Così fan tutte

by Wolfgang Amadeus Mozart
Opera buffa in two acts
Libretto by Lorenzo da Ponte
in Italian with German subtitles
Fiordiligi and Guglielmo are madly in love, whilst Fiordiligi’s sister Dorabella has found the man of her dreams in Ferrando. By contrast, Don Alfonso and Despina are already disillusioned about the topic of eternal love. In order to put the quartet's feelings for each other to the test, Don Alfonso und Despina organize a bet between the lovers. The game gets out of control, when the four lovers discover that they have each fallen in love with the opposite partner. In 1790, Mozart composed the opera, which celebrated the defeat of the idealized bourgeois sensibilities when confronted with erotic power – a pre-revolutionary loss of taboos which was later thoroughly ostracized by the sacrosanct canon of virtues that governed the 19th century. Then, the ruling moral was more inclined to accept adultery based on the idea of an eternal love like Tristan and Isolde then to resign to and accept the powers of erotic attraction.
Location
Opernhaus
Duration
Act I: approx. 1 h 30 min
Intermission: approx. 30 min
Act II: approx. 1 h 35 min
First performance 1790 in Wien

This production's premiere
2015
Recommended age
from grade 8
Plot
ACT ONE
A house near Naples. Two sisters, Fiordiligi and Dorabella, and their lovers, Guglielmo and Ferrando, have been arguing with an older couple, Don Alfonso and Despina, about the possibility or impossibility of love and fidelity. In spite of their past experiences, Ferrando and Guglielmo have faith in the constancy of their brides-to-be. Don Alfonso challenges them to a wager on the faithfulness of their partners: In the space of a day, he will prove to them once and for all that women are incapable of being true. The young couples agree to do whatever Don Alfonso asks of them for the next twenty-four hours. Alfonso engineers a separation: Guglielmo and Ferrando pretend that they are going off to war, and the couples experience the pain of parting. Vowing to be true, with Alfonso and the women wishing them a safe voyage, the men leave.

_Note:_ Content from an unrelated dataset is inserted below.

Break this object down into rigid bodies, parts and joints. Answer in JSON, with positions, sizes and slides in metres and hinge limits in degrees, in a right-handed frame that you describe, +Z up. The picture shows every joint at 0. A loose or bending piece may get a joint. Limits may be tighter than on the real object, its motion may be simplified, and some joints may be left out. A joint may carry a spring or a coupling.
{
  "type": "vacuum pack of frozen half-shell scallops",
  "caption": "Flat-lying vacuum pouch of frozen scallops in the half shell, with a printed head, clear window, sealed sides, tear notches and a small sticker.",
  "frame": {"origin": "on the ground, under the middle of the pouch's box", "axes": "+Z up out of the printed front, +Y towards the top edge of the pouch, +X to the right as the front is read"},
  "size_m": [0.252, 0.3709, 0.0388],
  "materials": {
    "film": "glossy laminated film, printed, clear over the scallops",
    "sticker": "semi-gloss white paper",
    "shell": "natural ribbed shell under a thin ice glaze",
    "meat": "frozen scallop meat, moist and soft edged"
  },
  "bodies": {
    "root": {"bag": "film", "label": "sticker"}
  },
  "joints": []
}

Despina curses her existence as a servant. Dorabella feels as though she will die of sorrow. For Despina, the fact that the men are gone is a positive: Since the women were merely an amusement to the men, now the women should amuse themselves. Alfonso gives Despina some money to secure her cooperation with his scheme for the young couples.

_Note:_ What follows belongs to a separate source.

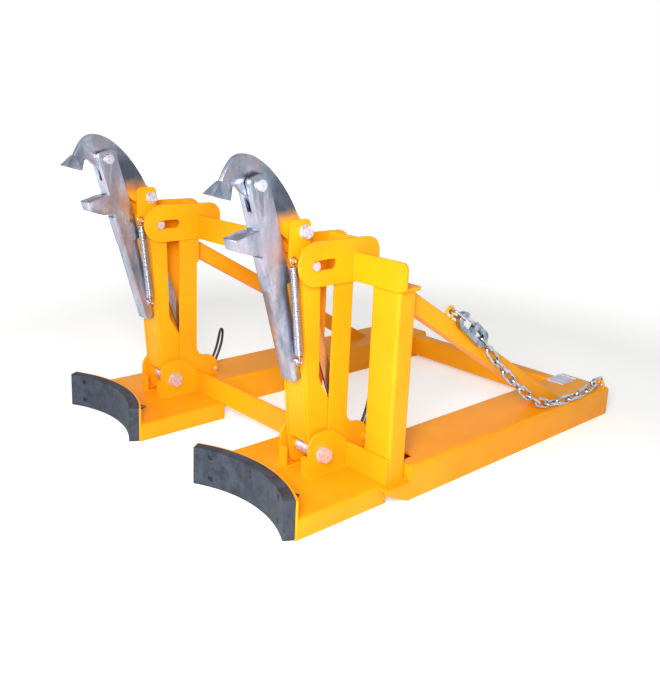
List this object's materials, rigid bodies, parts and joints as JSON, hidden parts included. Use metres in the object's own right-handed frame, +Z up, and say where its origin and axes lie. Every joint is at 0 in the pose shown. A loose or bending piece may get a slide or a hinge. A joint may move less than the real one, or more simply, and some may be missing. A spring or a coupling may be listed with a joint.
{
  "type": "drum lifter",
  "caption": "Fork-mounted drum lifter with side-by-side beak clamps, curved rubber pads, fork channels and a safety chain.",
  "frame": {"origin": "on the floor, under the middle of the bounding box", "axes": "+X from the left grab to the right grab, +Y back along the fork channels, drums at -Y, +Z up"},
  "size_m": [0.9796, 1.244, 0.7377],
  "materials": {
    "yellow_paint": "semi-gloss",
    "galvanised": "satin",
    "zinc": "satin",
    "spring_steel": "satin",
    "rubber": "matte",
    "black_handle": "gloss"
  },
  "bodies": {
    "frame": {"left_base_tray": "yellow_paint", "left_backing_plate": "yellow_paint", "left_rubber_pad": "rubber", "left_side_plate_inner": "yellow_paint", "left_lug_outer": "yellow_paint", "left_lug_inner": "yellow_paint", "left_head_cheek_outer": "yellow_paint", "left_head_cheek_inner": "yellow_paint", "left_pivot_bolt": "zinc", "right_base_tray": "yellow_paint", "right_backing_plate": "yellow_paint", "right_rubber_pad": "rubber", "right_side_plate_inner": "yellow_paint", "right_lug_outer": "yellow_paint", "right_lug_inner": "yellow_paint", "right_head_cheek_outer": "yellow_paint", "right_head_cheek_inner": "yellow_paint", "right_pivot_bolt": "zinc", "pad_screws": "zinc", "head_webs": "yellow_paint", "left_side_plate_outer": "yellow_paint", "right_side_plate_outer": "yellow_paint", "right_channel": "yellow_paint", "left_channel": "yellow_paint", "pocket_straps": "yellow_paint", "rear_beam": "yellow_paint", "upper_beams": "yellow_paint", "lower_beams": "yellow_paint", "post": "yellow_paint", "post_cap": "yellow_paint", "post_foot_plate": "yellow_paint", "right_brace": "yellow_paint", "left_brace": "yellow_paint", "left_brace_plate": "yellow_paint", "chain_eyes": "yellow_paint", "chain_links": "zinc", "hook": "zinc"},
    "left_arm": {"left_arm": "yellow_paint", "left_top_pin": "zinc", "left_beak_bracket": "yellow_paint", "left_beak_bolt": "zinc", "left_stay_bar": "galvanised", "left_spring": "spring_steel"},
    "left_beak": {"left_beak": "galvanised", "left_lever_pin": "zinc"},
    "left_lever": {"left_lever": "galvanised"},
    "left_handle": {"left_clamp_handle": "black_handle"},
    "right_arm": {"right_arm": "yellow_paint", "right_top_pin": "zinc", "right_beak_bracket": "yellow_paint", "right_beak_bolt": "zinc", "right_stay_bar": "galvanised", "right_spring": "spring_steel"},
    "right_beak": {"right_beak": "galvanised", "right_lever_pin": "zinc"},
    "right_lever": {"right_lever": "galvanised"},
    "right_handle": {"right_clamp_handle": "black_handle"},
    "hook_latch": {"hook_latch": "zinc"}
  },
  "joints": [
    {"name": "left_arm_swing", "type": "hinge", "parent": "frame", "child": "left_arm", "pos_m": [-0.31483, -0.354, 0.091], "axis": [-1, 0, 0], "range_deg": [0, 6]},
    {"name": "left_beak_tilt", "type": "hinge", "parent": "left_arm", "child": "left_beak", "pos_m": [-0.31483, -0.4055, 0.583], "axis": [-1, 0, 0], "range_deg": [0, 15], "deforming": ["left_spring"]},
    {"name": "left_lever_swing", "type": "hinge", "parent": "left_beak", "child": "left_lever", "pos_m": [-0.31483, -0.516, 0.679], "axis": [-1, 0, 0], "range_deg": [-11, 0]},
    {"name": "left_handle_turn", "type": "hinge", "parent": "frame", "child": "left_handle", "pos_m": [-0.28383, -0.222, 0.097], "axis": [1, 0, 0], "range_deg": [-50, 40]},
    {"name": "right_arm_swing", "type": "hinge", "parent": "frame", "child": "right_arm", "pos_m": [0.28517, -0.354, 0.091], "axis": [-1, 0, 0], "range_deg": [0, 6]},
    {"name": "right_beak_tilt", "type": "hinge", "parent": "right_arm", "child": "right_beak", "pos_m": [0.28517, -0.4055, 0.583], "axis": [-1, 0, 0], "range_deg": [0, 15], "deforming": ["right_spring"]},
    {"name": "right_lever_swing", "type": "hinge", "parent": "right_beak", "child": "right_lever", "pos_m": [0.28517, -0.516, 0.679], "axis": [-1, 0, 0], "range_deg": [-11, 0]},
    {"name": "right_handle_turn", "type": "hinge", "parent": "frame", "child": "right_handle", "pos_m": [0.31617, -0.222, 0.097], "axis": [1, 0, 0], "range_deg": [-50, 40]},
    {"name": "hook_latch_turn", "type": "hinge", "parent": "frame", "child": "hook_latch", "pos_m": [0.45717, -0.00577, 0.35767], "axis": [1, 0, 0], "range_deg": [0, 18], "stiffness_Nm_per_rad": 0.02, "springref_deg": -22.92}
  ],
  "couplings": [
    {"joint": "left_lever_swing", "follows": "left_beak_tilt", "ratio": -0.72},
    {"joint": "right_lever_swing", "follows": "right_beak_tilt", "ratio": -0.72}
  ]
}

Ferrando and Guglielmo return in disguise, and Alfonso introduces them as his Albanian friends. The women mock the young men’s clothing and ask that they be thrown out of the house. As foreigners, the young men court their fiancées – at first to no avail, with Fiordiligi comparing her fidelity to a rock. The men try to win the ladies over with an exhibition of their manliness. When the women show no interest, Ferrando and Guglielmo feel confident of their victory over Alfonso.

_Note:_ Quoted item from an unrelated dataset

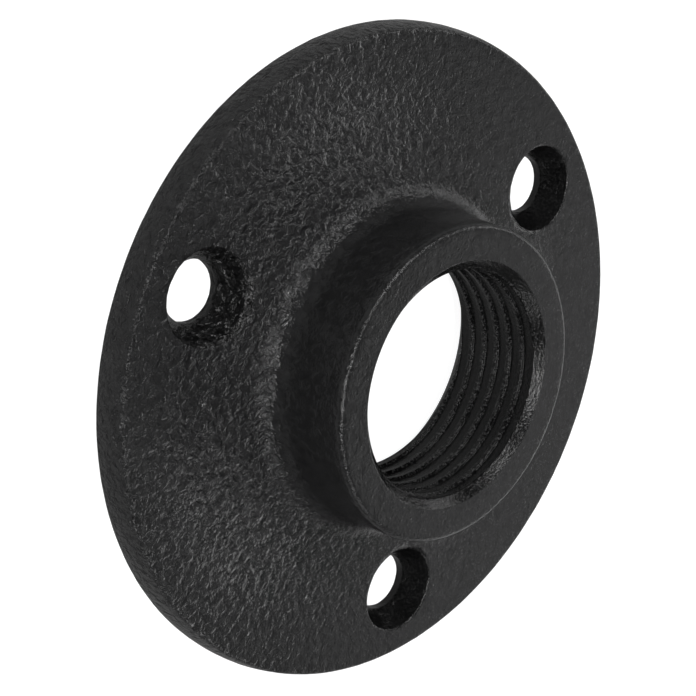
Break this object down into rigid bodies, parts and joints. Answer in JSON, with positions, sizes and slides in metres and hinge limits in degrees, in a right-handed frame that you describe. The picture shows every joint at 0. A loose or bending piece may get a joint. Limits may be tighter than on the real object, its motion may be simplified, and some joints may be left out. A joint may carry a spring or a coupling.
{
  "type": "threaded base flange",
  "caption": "Round cast base flange with a raised hub, tapped right through for pipe, and a ring of tapered screw holes.",
  "frame": {"origin": "on the hub's axis, in the plane of the flat back face", "axes": "+Z along the hub's axis, from the back face out of the hub's mouth; the screw holes lie at 106.5, 226.5 and 346.5 degrees round from +X towards +Y"},
  "size_m": [0.09, 0.09, 0.0173],
  "materials": {
    "casting": "thin black coat over a grainy casting"
  },
  "bodies": {
    "root": {"base_flange": "casting"}
  },
  "joints": []
}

But with Despina’s help, Alfonso comes up with a new stratagem: The young men pretend that their lovesickness has driven them to take poison. Disguised as a doctor, Despina revives them. Caught up in the game, Dorabella and Fiordiligi draw closer to the two “victims” – until the men ask for a kiss, which the women angrily refuse.
ACT TWO
Despina marvels at the women’s prudish behavior. Advising them to treat love lightly, she teaches them the art of seduction. Dorabella encourages Fiordiligi to follow Despina’s advice. They decide to accept the disguised men’s overtures. Dorabella chooses “the brown-haired,” Fiordiligi “the blond one.”

Alfonso shows the men how to reconcile with the ladies, successfully getting himself back into Despina’s good graces with the help of flowers and repentant words. Ferrando and Fiordiligi go off by themselves. Guglielmo feigns another collapse, claiming to have been poisoned by Dorabella’s amorous eyes. He offers her his heart – and steals, in return, her locket, with Ferrando’s portrait inside it. Fiordiligi manages to elude Ferrando’s advances once more. Wrestling with her feelings, she begs her lover’s forgiveness. Ferrando is convinced again that he and Guglielmo will win their bet with Don Alfonso, but then his friend reveals the token of Ferrando’s love that he has won from Dorabella. Guglielmo reviles women for their fickleness; Ferrando feels betrayed on all sides.

Alfonso demands that the two men let their game play out for its allotted time. Despina encourages the women to trust their feelings and keep playing along: Dorabella wants to follow amore, while Fiordiligi continues to struggle with her emotions. Now it is Guglielmo’s turn to witness an amatory dialogue between Fiordiligi and Ferrando. Alfonso consoles the young men with the cynical message that all women act the same way.

Despina suggests they conclude the game with a wedding ceremony; she herself will play the notary. Showered with well-wishes, the young lovers drink to beauty and forgetting. Once the marriage contract has been signed, Don Alfonso announces the return of the departed fiancés. Amid heated accusations and counteraccusations, all the masks come off, and the assembled group sings the praises of common sense.